** START OF Data supplied **

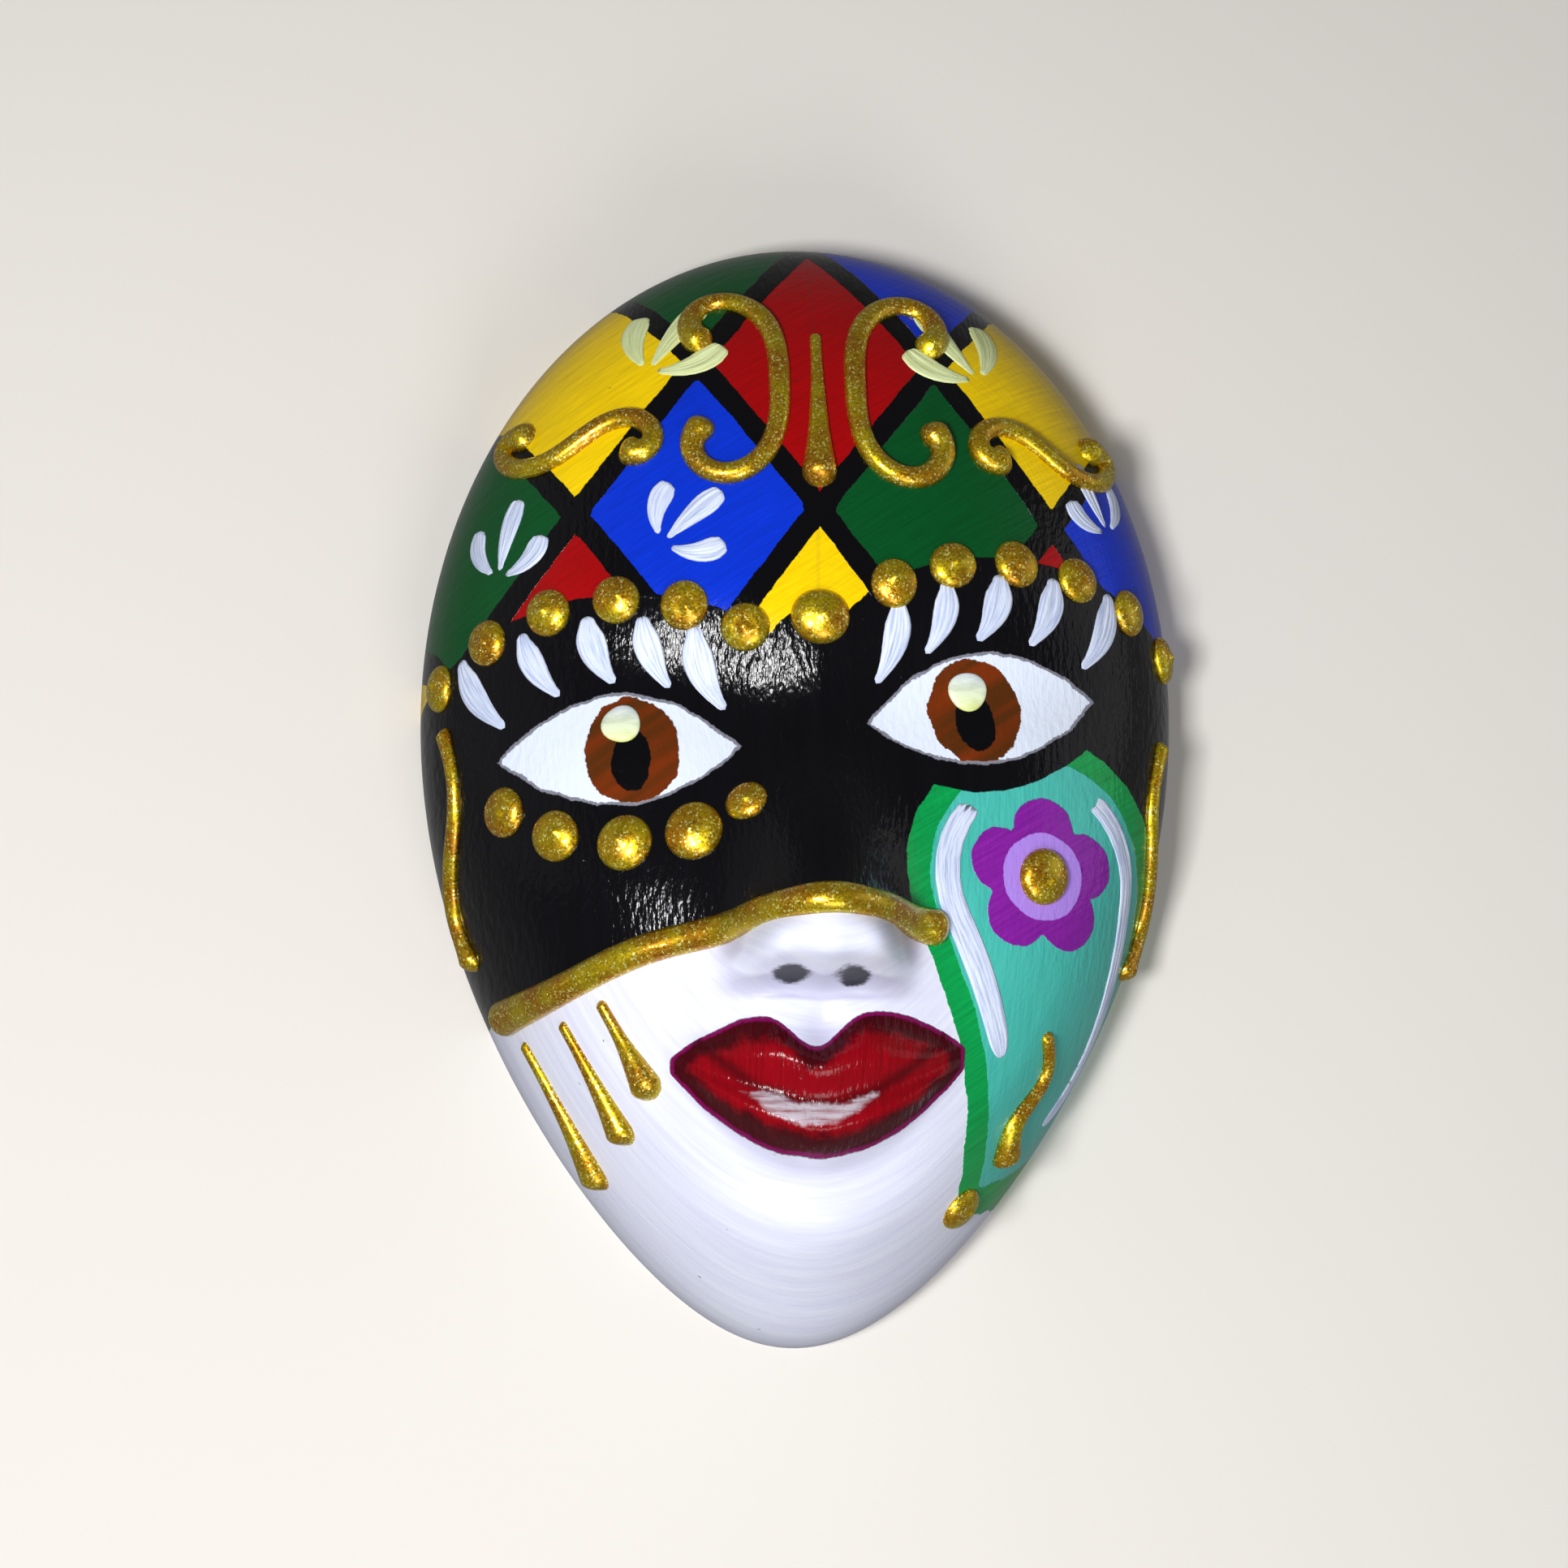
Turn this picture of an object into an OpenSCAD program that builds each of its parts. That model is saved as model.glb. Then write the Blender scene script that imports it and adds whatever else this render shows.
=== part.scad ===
// Small cast plaster face mask with raised gold paint, hung on the wall by a bent wire loop.
// The mask faces -Y with its crown up, and its flat back rim lies in the plane y = 0.
// The origin is the middle of the nail that carries the wire loop.
// A level is a height above the lowest point of the chin, and a reach is a distance in front of the rim.

/* [Mask] */
// Height of the mask, from chin to crown
mask_h = 100; // [90:1:120]
// Width of the mask at its widest level
mask_w = 68; // [62:1:80]
// Level at which the mask is widest
widest_level = 56.5; // [52:0.5:60]
// Reach of the plain dome, without the face on it
dome_reach = 24; // [21:0.5:30]
// How square the dome's section is, where 2 is round
dome_squareness = 2.4; // [2.2:0.1:3]
// Share of its width that the jaw loses towards the chin
jaw_taper = 0.26; // [0.1:0.01:0.35]
// Thickness of the cast wall
wall = 4.5; // [3.5:0.1:6]

/* [Face] */
// Level of the brow ridges
brow_level = 61; // [59:0.5:63]
// Level of the middle of the eyes
eye_level = 51; // [49:0.5:53]
// Distance between the middles of the two eyes
eye_spacing = 31; // [28:0.5:34]
// How much higher than the middle the right eye and brow are painted, and the left ones lower
eye_slant = 2; // [0:0.5:3]
// Level at which the nose leaves the forehead
nose_root_level = 57; // [55:0.5:59]
// Level of the tip of the nose
nose_tip_level = 35.6; // [33:0.2:38]
// Level of the lower edge of the nose
nose_base_level = 30.4; // [29:0.2:32]
// Rise of the nose over the face around it
nose_rise = 8.5; // [5:0.5:11]
// Width of the nose over its wings
nose_w = 14.4; // [12:0.2:18]
// Level of the line between the lips
mouth_level = 20.2; // [19:0.2:22]
// Rise of the mouth's corners over its middle
mouth_lift = 4; // [0:0.2:5]
// Width of the mouth
mouth_w = 25; // [20:0.2:30]
// Height of the upper lip
upper_lip_h = 5.8; // [3:0.2:7]
// Height of the lower lip
lower_lip_h = 4.8; // [4:0.2:8]
// Level of the middle of the chin
chin_level = 7; // [5:0.5:9]

/* [Gold paint] */
// Width of a gold bead on the brow
brow_bead_d = 4.2; // [3:0.1:5]
// Width of the bead between the brows
centre_bead_d = 4.9; // [3:0.1:6]
// Width of a gold bead under the eye
eye_bead_d = 4.7; // [3:0.1:5.5]
// Height of a bead, as a share of its width
bead_rise = 0.3; // [0.2:0.02:0.5]
// Number of beads along one brow
brow_beads = 6; // [3:1:7]
// Number of beads under the eye
eye_beads = 5; // [3:1:6]
// Width of the thin raised lines
line_w = 1.9; // [1.2:0.1:2.6]
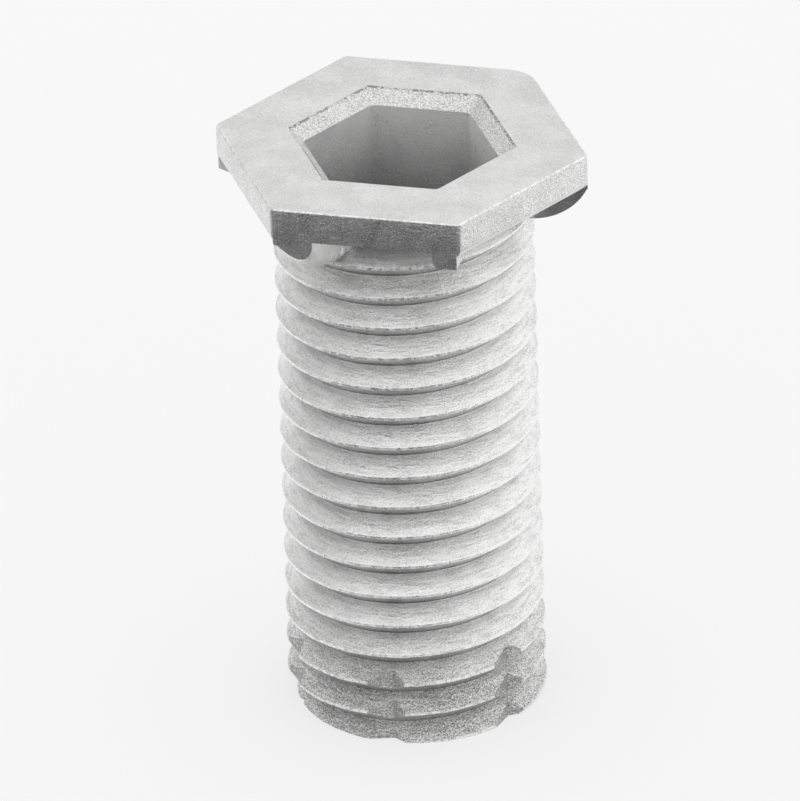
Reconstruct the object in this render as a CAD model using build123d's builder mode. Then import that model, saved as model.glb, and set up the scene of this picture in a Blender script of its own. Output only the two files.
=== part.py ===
from build123d import *
import os
from math import ceil, cos, radians, sin

# A die-cast zinc sleeve that screws into the frame of a window or a door. A hexagon key in the
# socket turns the sleeve, which moves the frame away from the wall or towards it, and a screw
# through the sleeve then holds the frame. The origin is the centre of the end face at the tip,
# +Z runs along the axis to the flange, and two corners of the flange lie on the X axis.
# All lengths are millimetres and all angles degrees.

# Overall form
overall_length = 36.4
flange_across_flats = 19.4
flange_thickness = 2.35
flange_recess = 0.35
flange_corner_radius = 0.45
worn_corner_radius = 2.2
flange_top_edge_radius = 0.15
flange_lower_edge_radius = 0.65

# External thread, right hand
crest_radius = 7.7
thread_depth = 1.1
pitch = 2.0
crest_flat = 0.14
thread_start_angle = -69.5

# Cutting notches, with which the tip taps its own way into the wood
notch_ramp_angle = 11.0
notch_bottom_angle = 2.0
notch_edge_angle = 8.0
notch_depth = 0.62
notch_height = 4.75

# A rib and a tooth under the flange, at the two ends of every second side
rib_drop = 2.2
rib_thickness = 2.1
rib_curve_start = 7.45
rib_edge_radius = 1.1
tooth_drop = 0.65
tooth_width = 1.45
tooth_length = 1.3
tooth_corner_gap = 0.17
tooth_edge_radius = 0.45

# Hexagon socket with its mouth, and the seat for the fixing screw
socket_across_flats = 10.2
socket_corner_radius = 0.4
mouth_across_flats = 11.75
mouth_depth = 0.67
mouth_shift = 0.3
screw_hole_radius = 3.5
screw_hole_length = 2.0
seat_depth = 1.5

# Sizes that follow from those above
sides = 6
side_angle = 360 / sides
flange_corner_reach = flange_across_flats / 2 / cos(radians(side_angle / 2))
flange_underside = overall_length - flange_thickness
shank_top = flange_underside + flange_thickness / 2
root_radius = crest_radius - thread_depth
flank_slope = (pitch - crest_flat) / 2 / thread_depth
overrun = 0.5


def axial_plane(angle, height=0.0):
    """The plane through the axis at this angle, with x outwards and y upwards."""
    turn = radians(angle)
    return Plane(
        origin=(0, 0, height),
        x_dir=(cos(turn), sin(turn), 0),
        z_dir=(sin(turn), -cos(turn), 0),
    )


# One turn of the thread's groove. Its flanks run a little past the crest before they turn
# upright, so that neighbouring turns don't meet outside the shank.
past_crest = 0.04
half_mouth = (pitch - crest_flat) / 2 + past_crest * flank_slope
groove_outer = crest_radius + overrun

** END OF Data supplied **

> Work to do
Exactly as they stand, set down the lines from the top of the data through the line with "wall = 4.5; // [3.5:0.1:6]".

> Task output
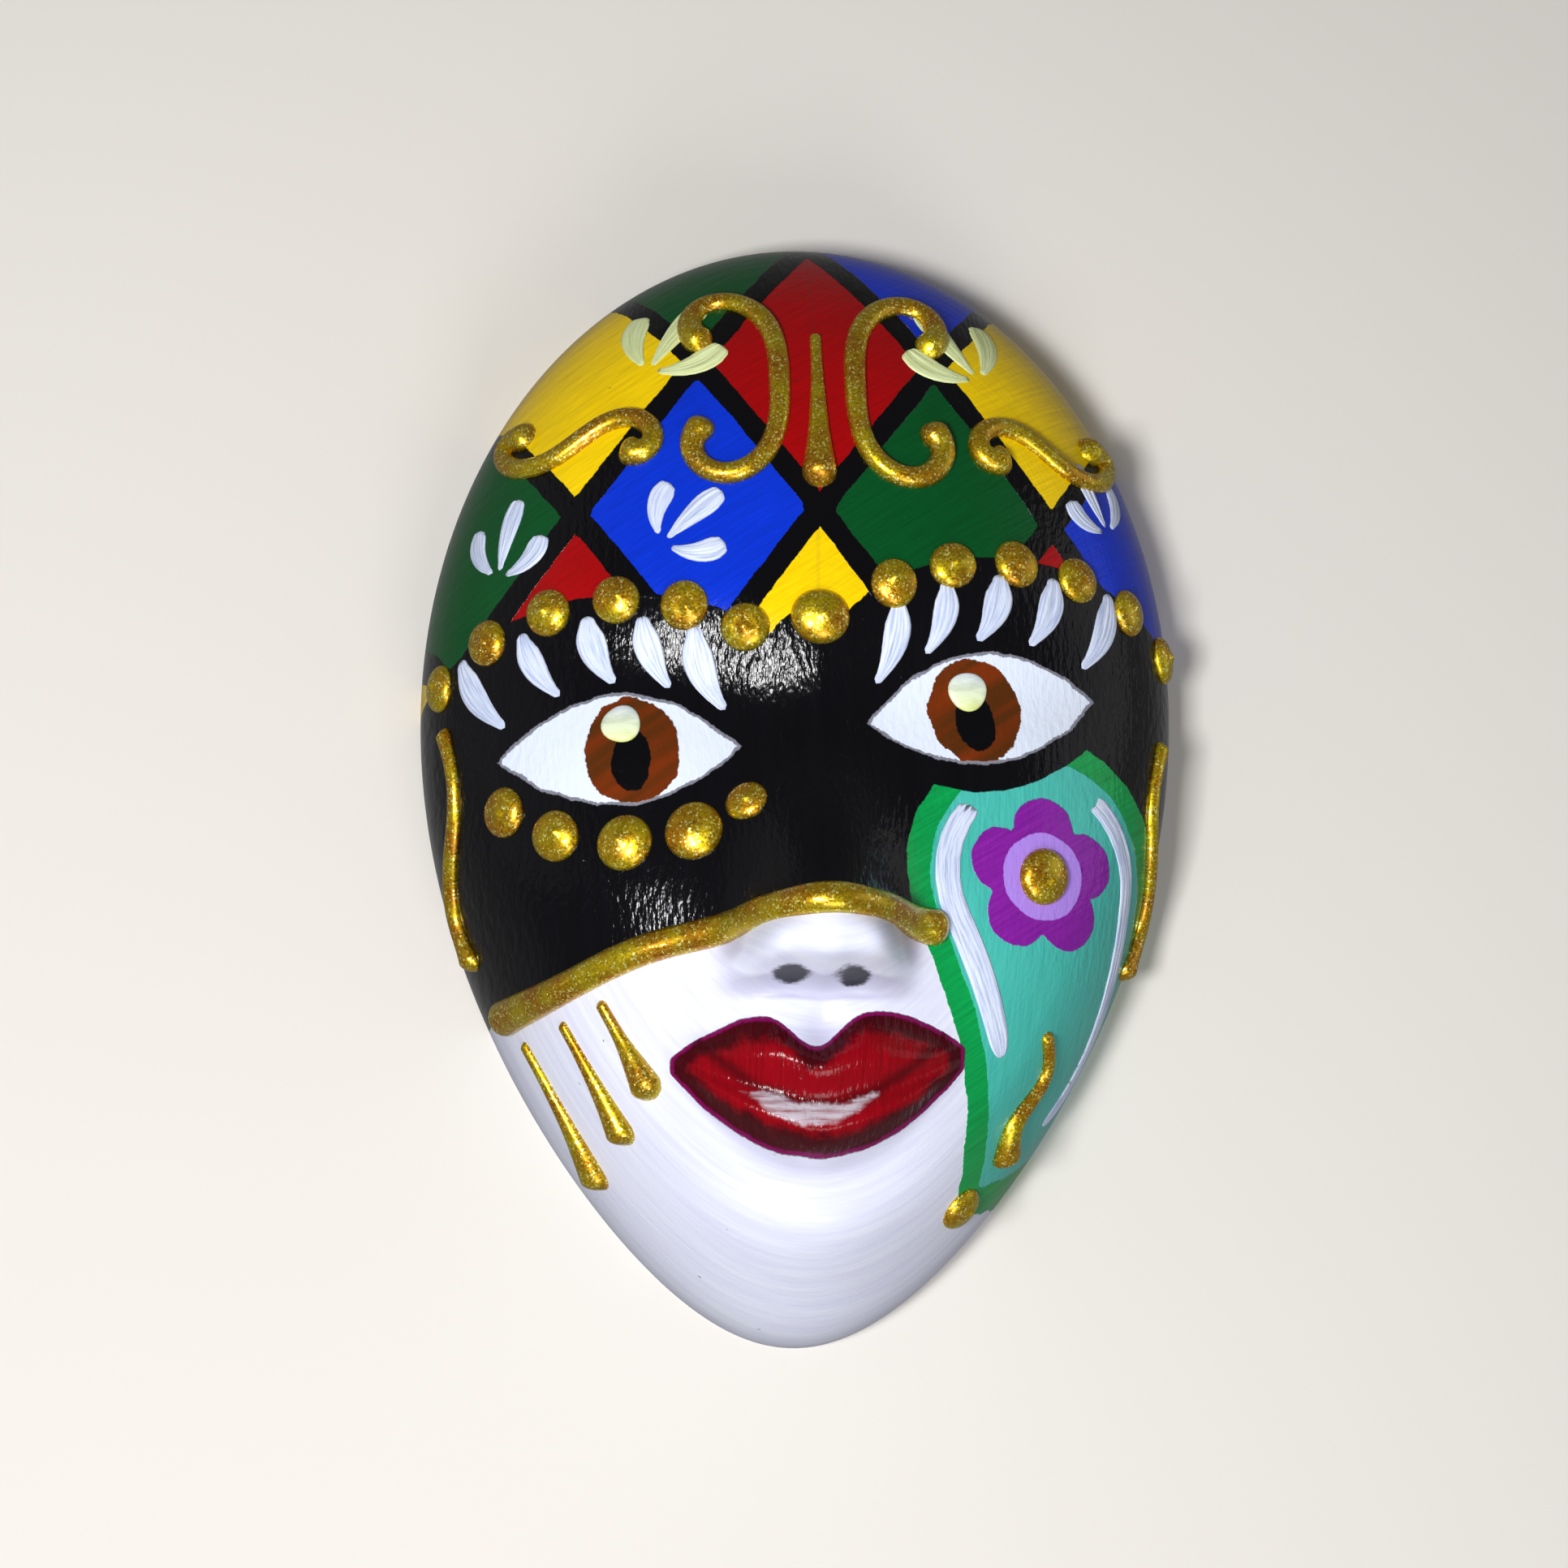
Turn this picture of an object into an OpenSCAD program that builds each of its parts. That model is saved as model.glb. Then write the Blender scene script that imports it and adds whatever else this render shows.
=== part.scad ===
// Small cast plaster face mask with raised gold paint, hung on the wall by a bent wire loop.
// The mask faces -Y with its crown up, and its flat back rim lies in the plane y = 0.
// The origin is the middle of the nail that carries the wire loop.
// A level is a height above the lowest point of the chin, and a reach is a distance in front of the rim.

/* [Mask] */
// Height of the mask, from chin to crown
mask_h = 100; // [90:1:120]
// Width of the mask at its widest level
mask_w = 68; // [62:1:80]
// Level at which the mask is widest
widest_level = 56.5; // [52:0.5:60]
// Reach of the plain dome, without the face on it
dome_reach = 24; // [21:0.5:30]
// How square the dome's section is, where 2 is round
dome_squareness = 2.4; // [2.2:0.1:3]
// Share of its width that the jaw loses towards the chin
jaw_taper = 0.26; // [0.1:0.01:0.35]
// Thickness of the cast wall
wall = 4.5; // [3.5:0.1:6]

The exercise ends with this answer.